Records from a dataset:
#####
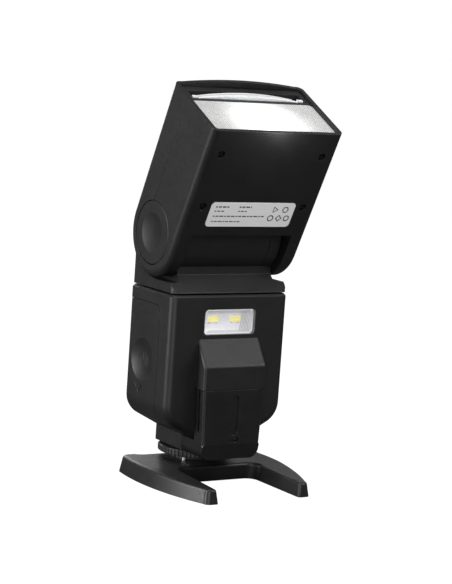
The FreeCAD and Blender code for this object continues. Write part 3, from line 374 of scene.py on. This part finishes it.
def wound(name, base):
    """Tape or wire wound in turns, one beside the other."""
    material, tree, shader = new_material(name)
    coords = place_coords(tree)
    turns = add(tree, "ShaderNodeTexWave", {"Vector": coords, "Scale": 600.0, "Distortion": 0.6},
                bands_direction="Z")
    # each turn darker in its trough: painted shade in the grooves between the turns
    darker = tuple(c * 0.6 for c in base[:3]) + (1.0,)
    tree.links.new(blend_colors(tree, turns.outputs["Fac"], darker, base), shader.inputs["Base Color"])
    bump_and_edge(tree, shader, turns.outputs["Fac"], 0.4, 0.05, 0.1)
    shader.inputs["Roughness"].default_value = 0.42
    return material


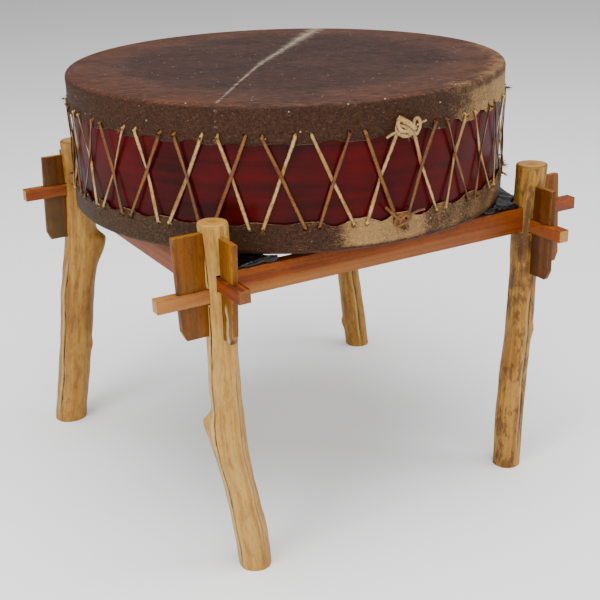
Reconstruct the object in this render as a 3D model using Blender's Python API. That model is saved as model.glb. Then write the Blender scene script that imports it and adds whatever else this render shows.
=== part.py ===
"""A wide double-headed dance drum, laced with rawhide, carried on a stand of four peeled logs.

Metres, +Z up, the floor at z = 0.  The rails of the stand run along X and Y, and the origin is on the
floor under the middle of the stand.  Corners are named as someone in front of the drum sees them:
front, right, back and left, counter-clockwise from above.
"""

import math
from dataclasses import dataclass

import bmesh
import bpy
from mathutils import Vector

# Fits
TOUCH_GAP = 0.0003            # left between pieces that touch
LACE_ROOM = 0.0004            # left on each face of a lace behind a skirt

# Drum
DRUM_RADIUS = 0.3614           # to the outside of the hide skirts
DRUM_HEIGHT = 0.217           # from head to head
DRUM_SHIFT = (-0.0012, 0.0021)  # where the drum was set down on its stand
HIDE = 0.0025                 # thickness of the hides
HIDE_SHOULDER = 0.006         # rounding where a head folds down
HIDE_FOLD = 0.0035            # the same inside
SHELL_WALL = 0.020
SHELL_EASE = 0.004            # eased outer edges of the wooden shell
SHELL_SIDES = 48

# Lacing
PAIRS = 32                    # pairs of lace holes round each skirt, an even number
FIRST_PAIR = -181.9           # degrees from +X to pair 0
KNOT_PAIR = 8                 # the pair that faces the front
LACE_WIDTH = 0.0065
LACE = 0.0018                 # thickness of the laces
LACE_LIFT = 0.0012            # slack of a strand over the edge of a skirt
LACE_CROSSING = 0.0008        # air between two strands that cross
LACE_SLANT = 30.0             # degrees that a lace may lean in its hole
HOLE_WIDTH = LACE_WIDTH / math.cos(math.radians(LACE_SLANT))
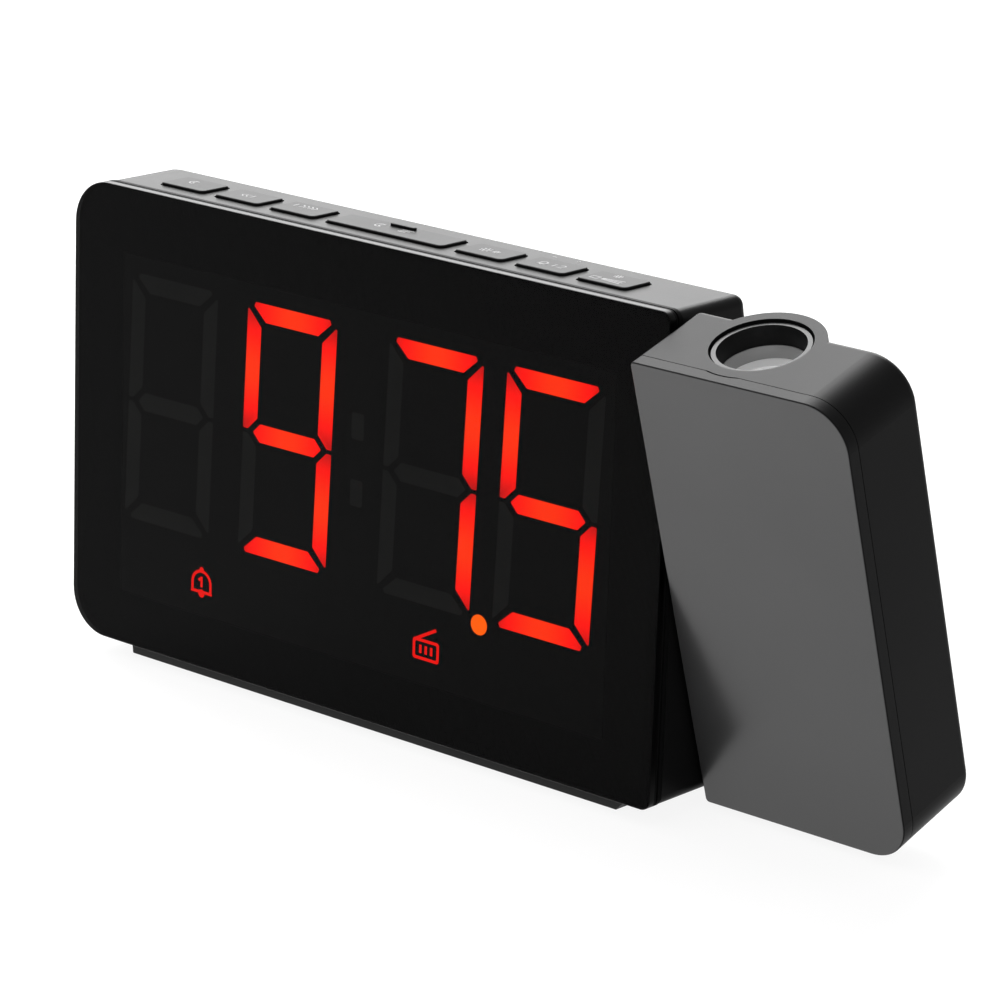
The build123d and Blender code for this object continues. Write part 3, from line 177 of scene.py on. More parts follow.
# ------------------------------------------------------------------ effects shared by materials
MOULD_GRAIN = 2600.0  # grains of a mould's texture to the metre
SPARKED = 6e-6  # relief that a spark-eroded mould leaves, in metres
POLISHED = 2e-6  # relief that a polished mould or a roller leaves
LINE_STRETCH = (0.03, 1.0, 1.0)  # draws the noise of the drawn lines out along X
DRIFT_RANGE = (0.3, 0.7)  # noise values that become the darkest and lightest tone
LINE_RANGE = (0.35, 0.65)  # the same for the drawn lines


def make_moulding_grain():
    """Fine spark-eroded texture of a mould, with slow drifts of tone."""
    inputs = {"Grain Scale": MOULD_GRAIN, "Drift Scale": 22.0}
    outputs = {"Height": "NodeSocketFloat", "Tone": "NodeSocketFloat"}
    tree, start, end = new_group("Moulding Grain", inputs, outputs)
    place = object_place(tree)
    fine = add_node(
        tree,
        "ShaderNodeTexNoise",
        Vector=place,
        Scale=start.outputs["Grain Scale"],
        Detail=3.0,
        Roughness=0.6,
    )
    drift = add_node(
        tree,
        "ShaderNodeTexNoise",
        Vector=place,
        Scale=start.outputs["Drift Scale"],
        Detail=2.0,
        Roughness=0.5,
    )
    tree.links.new(fine.outputs["Fac"], end.inputs["Height"])
    tree.links.new(spread(tree, drift.outputs["Fac"], *DRIFT_RANGE), end.inputs["Tone"])


def make_surface_haze():
    """Uneven gloss, as handling and mould wear leave it."""
    inputs = {"Roughness": 0.4, "Unevenness": 0.06, "Scale": 60.0}
    tree, start, end = new_group("Surface Haze", inputs, {"Roughness": "NodeSocketFloat"})
    cloud = add_node(
        tree,
        "ShaderNodeTexNoise",
        Vector=object_place(tree),
        Scale=start.outputs["Scale"],
        Detail=4.0,
        Roughness=0.55,
        Distortion=0.4,
    )
    centred = calculate(tree, "SUBTRACT", cloud.outputs["Fac"], 0.5)
    swing = calculate(tree, "MULTIPLY", centred, start.outputs["Unevenness"])
    total = calculate(tree, "ADD", swing, start.outputs["Roughness"], clamp=True)
    tree.links.new(total, end.inputs["Roughness"])


def make_drawn_lines():
    """Fine parallel lines of rolled or brushed metal, along X."""
    inputs = {"Line Scale": 1800.0}
    outputs = {"Height": "NodeSocketFloat", "Tone": "NodeSocketFloat"}
    tree, start, end = new_group("Drawn Lines", inputs, outputs)
    squeeze = add_node(tree, "ShaderNodeMapping", Vector=object_place(tree))
    squeeze.inputs["Scale"].default_value = LINE_STRETCH
    lines = add_node(
        tree,
        "ShaderNodeTexNoise",
        Vector=squeeze.outputs["Vector"],
        Scale=start.outputs["Line Scale"],
        Detail=3.0,
    )
    tree.links.new(lines.outputs["Fac"], end.inputs["Height"])
    tree.links.new(spread(tree, lines.outputs["Fac"], *LINE_RANGE), end.inputs["Tone"])


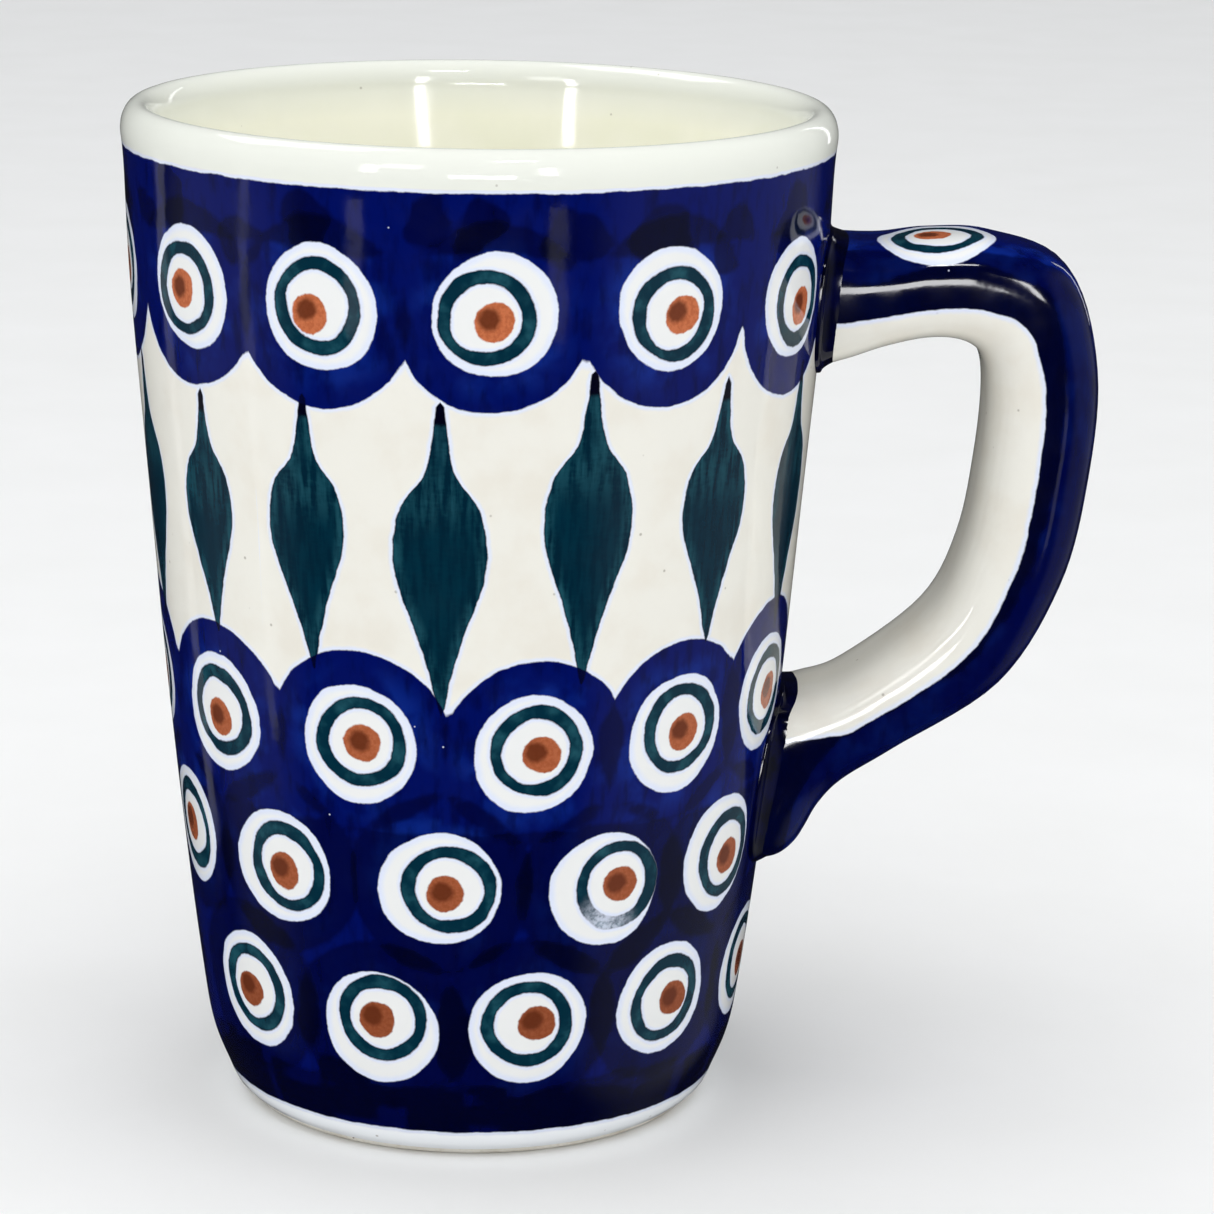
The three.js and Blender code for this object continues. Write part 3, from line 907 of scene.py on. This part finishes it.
def cuff(name, from_top, side_reach, end_reach, reach, inner_reach, material):
    """Slip round a joint: a low rounded step on the wall that sweeps up in a hollow curve onto the strap."""
    joint, near, far = strap_lines(from_top, reach, inner_reach)
    along = unit(np.roll(joint, -1, axis=0) - np.roll(joint, 1, axis=0))
    out = unit(joint * (1, 1, 0))
    away = unit(np.cross(along, out))
    if ((joint - joint.mean(axis=0)) * away).sum() < 0:
        away = -away
    level = np.abs(away[:, 2:])
    spread = side_reach + (end_reach - side_reach) * level
    edge = away * spread
    brim = joint + edge * CUFF_BRIM + out * CUFF_STEP
    bend = near + away * CUFF_BEND
    end = far - away * CUFF_SINK
    rings = [joint - away - out * CUFF_DEPTH, joint + edge - out * CUFF_DEPTH]
    rings += [joint + edge * reached + out * CUFF_STEP * risen for reached, risen in CUFF_EDGE]
    for t in np.linspace(0, 1, CUFF_ROUNDS):
        rings.append(brim * (1 - t) ** 2 + bend * 2 * t * (1 - t) + end * t**2)
    rings.append(far - away)
    rings = np.array(rings).transpose(1, 0, 2)
    points = rings.reshape(-1, 3)
    sides = rings.shape[1]
    faces = []
    for i in range(SECTION_POINTS):
        here, there = i * sides, (i + 1) % SECTION_POINTS * sides
        for k in range(sides):
            after = (k + 1) % sides
            faces.append((here + k, here + after, there + after, there + k))
    a, b, c = (points[[face[k] for face in faces]] for k in range(3))
    if (np.cross(b, c) * a).sum() < 0:
        faces = [face[::-1] for face in faces]
    return make_piece(name, points, faces, material)


slip = slip_material()
# From the top or not, reach along the wall at the sides and the ends, reach along the strap outside and in.
CUFFS = (
    ("upper_slip_bead", "upper_slip_collar", (True, 1.3, 1.0, 3.2, 2.9)),
    ("lower_slip_bead", "lower_slip_collar", (False, 2.2, 0.4, 5.2, 3.0)),
)
for name, node, shape in CUFFS:
    piece = cuff(name, *shape, slip)
    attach(piece, "root")
    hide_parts(node)

# ---------------------------------------------------------------- floor, light and camera


def floor_material():
    shader = Shader("pale_floor", 0.6)
    grain = shader.noise(30, 4)
    return shader.finish(shader.mix(srgb(240, 240, 238), srgb(246, 246, 245), grain))


FLOOR_SIZE = 4.0
corners = [(-1, -1, 0), (1, -1, 0), (1, 1, 0), (-1, 1, 0)]
floor_mesh = bpy.data.meshes.new("floor")
floor_mesh.from_pydata([(x * FLOOR_SIZE, y * FLOOR_SIZE, 0) for x, y, z in corners], [], [(0, 1, 2, 3)])
floor_mesh.materials.append(floor_material())
floor = bpy.data.objects.new("floor", floor_mesh)
bpy.context.scene.collection.objects.link(floor)
floor.visible_glossy = False

CUP_TOP = Vector((AXIS_X, 0, HEIGHT)) * MM


def panel(name, azimuth, elevation, distance, width, height, brightness):
    """A soft light panel that faces the cup's top, at an azimuth from +X and an elevation in degrees."""
    light = bpy.data.lights.new(name, "AREA")
    light.shape = "RECTANGLE"
    light.size = width
    light.size_y = height
    light.energy = brightness * math.pi * width * height
    lamp = bpy.data.objects.new(name, light)
    turn, rise = math.radians(azimuth), math.radians(elevation)
    away = Vector((math.cos(rise) * math.cos(turn), math.cos(rise) * math.sin(turn), math.sin(rise)))
    lamp.location = CUP_TOP + away * distance
    lamp.rotation_euler = away.to_track_quat("Z", "Y").to_euler()
    lamp.visible_camera = False
    bpy.context.scene.collection.objects.link(lamp)
    return lamp


# Azimuth, elevation, distance, width, height, brightness.
FILLS = {
    "overhead": (-100, 76, 1.5, 1.6, 1.6, 1.35), "front_fill": (-96, 16, 1.6, 0.9, 0.6, 1.75),
    "left_fill": (-168, 11, 1.5, 0.7, 0.5, 0.9), "right_fill": (-12, 9, 1.5, 0.7, 0.5, 1.3),
}
for name, placing in FILLS.items():
    panel(name, *placing).visible_glossy = False
# Seen only as reflections, in the same order.
REFLECTIONS = (
    (-124, 14, 1.6, 0.12, 0.55, 20), (-68, 14, 1.6, 0.12, 0.55, 20), (-130, -15, 1.6, 0.14, 0.16, 0.8),
    (-65, -15, 1.6, 0.14, 0.16, 0.6), (-76, 48, 1.3, 0.26, 0.08, 26), (-89, 0, 1.3, 0.46, 0.20, 17),
    (57, 9, 1.2, 0.06, 0.62, 2.5), (-115, 24, 1.3, 0.25, 0.28, 5), (150, 58, 1.3, 0.7, 0.7, 5),
    (147, -18, 1.2, 0.12, 0.35, 0.4), (-170, -18, 1.2, 0.07, 0.35, 0.6),
)
for placing in REFLECTIONS:
    panel("reflection", *placing).visible_diffuse = False

world = bpy.data.worlds.new("studio")
world.use_nodes = True
bpy.context.scene.world = world
nodes = world.node_tree.nodes
links = world.node_tree.links
rays = nodes.new("ShaderNodeLightPath")
direction = nodes.new("ShaderNodeSeparateXYZ")
links.new(nodes.new("ShaderNodeTexCoord").outputs["Generated"], direction.inputs[0])


def world_range(low, high, least, most):
    """Rises from least to most as a direction's x goes from low to high."""
    node = nodes.new("ShaderNodeMapRange")
    node.interpolation_type = "SMOOTHSTEP"
    links.new(direction.outputs["X"], node.inputs["Value"])
    for socket, value in zip(("From Min", "From Max", "To Min", "To Max"), (low, high, least, most)):
        node.inputs[socket].default_value = value
    return node.outputs["Result"]


def world_mix(share, first, second):
    """One colour, or another by the share. Colours may be sockets."""
    node = nodes.new("ShaderNodeMix")
    node.data_type = "RGBA"
    links.new(share, node.inputs["Factor"])
    for socket, value in ((node.inputs[6], first), (node.inputs[7], second)):
        if isinstance(value, tuple):
            socket.default_value = value
        else:
            links.new(value, socket)
    return node.outputs[2]


sides = nodes.new("ShaderNodeMath")
sides.operation = "ADD"
links.new(world_range(-0.97, -0.80, 1.0, 0.0), sides.inputs[0])
links.new(world_range(0.52, 0.78, 0.0, 1.0), sides.inputs[1])
mirrored = world_mix(sides.outputs[0], (0.010, 0.010, 0.012, 1), (0.20, 0.205, 0.20, 1))
soft = world_mix(rays.outputs["Is Glossy Ray"], (0.80, 0.81, 0.83, 1), mirrored)
seen = world_mix(rays.outputs["Is Camera Ray"], soft, (0.97, 0.97, 0.97, 1))
links.new(seen, nodes["Background"].inputs["Color"])

CAMERA_DISTANCE = 4.222 * HEIGHT
CAMERA_HEIGHT = 1.550 * HEIGHT
CAMERA_PITCH = math.radians(14.02)
CAMERA_YAW = math.radians(1.78)
CAMERA_ROLL = math.radians(0.98)
SENSOR_WIDTH = 36
LENS = 129.2
camera_data = bpy.data.cameras.new("camera")
camera_data.sensor_width = SENSOR_WIDTH
camera_data.lens = LENS
camera = bpy.data.objects.new("camera", camera_data)
bpy.context.scene.collection.objects.link(camera)
level = math.cos(CAMERA_PITCH)
forward = Vector((math.sin(CAMERA_YAW) * level, math.cos(CAMERA_YAW) * level, -math.sin(CAMERA_PITCH)))
level_right = Vector((math.cos(CAMERA_YAW), -math.sin(CAMERA_YAW), 0))
level_up = level_right.cross(forward)
right = level_right * math.cos(CAMERA_ROLL) + level_up * math.sin(CAMERA_ROLL)
up = level_up * math.cos(CAMERA_ROLL) - level_right * math.sin(CAMERA_ROLL)
camera.matrix_world = Matrix.Translation(Vector((AXIS_X, -CAMERA_DISTANCE, CAMERA_HEIGHT)) * MM) @ Matrix(
    (right, up, -forward)).transposed().to_4x4()
bpy.context.scene.camera = camera
bpy.context.scene.view_settings.view_transform = "Standard"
#####
EXERCISE OBJECTIVE:
Reproduce, without alteration, solely the lines beginning at the line that includes "Reconstruct the object" and ending at the line that includes "from mathutils import Vector", both lines included.

OUTPUT FOR THIS TASK:
Reconstruct the object in this render as a 3D model using Blender's Python API. That model is saved as model.glb. Then write the Blender scene script that imports it and adds whatever else this render shows.
=== part.py ===
"""A wide double-headed dance drum, laced with rawhide, carried on a stand of four peeled logs.

Metres, +Z up, the floor at z = 0.  The rails of the stand run along X and Y, and the origin is on the
floor under the middle of the stand.  Corners are named as someone in front of the drum sees them:
front, right, back and left, counter-clockwise from above.
"""

import math
from dataclasses import dataclass

import bmesh
import bpy
from mathutils import Vector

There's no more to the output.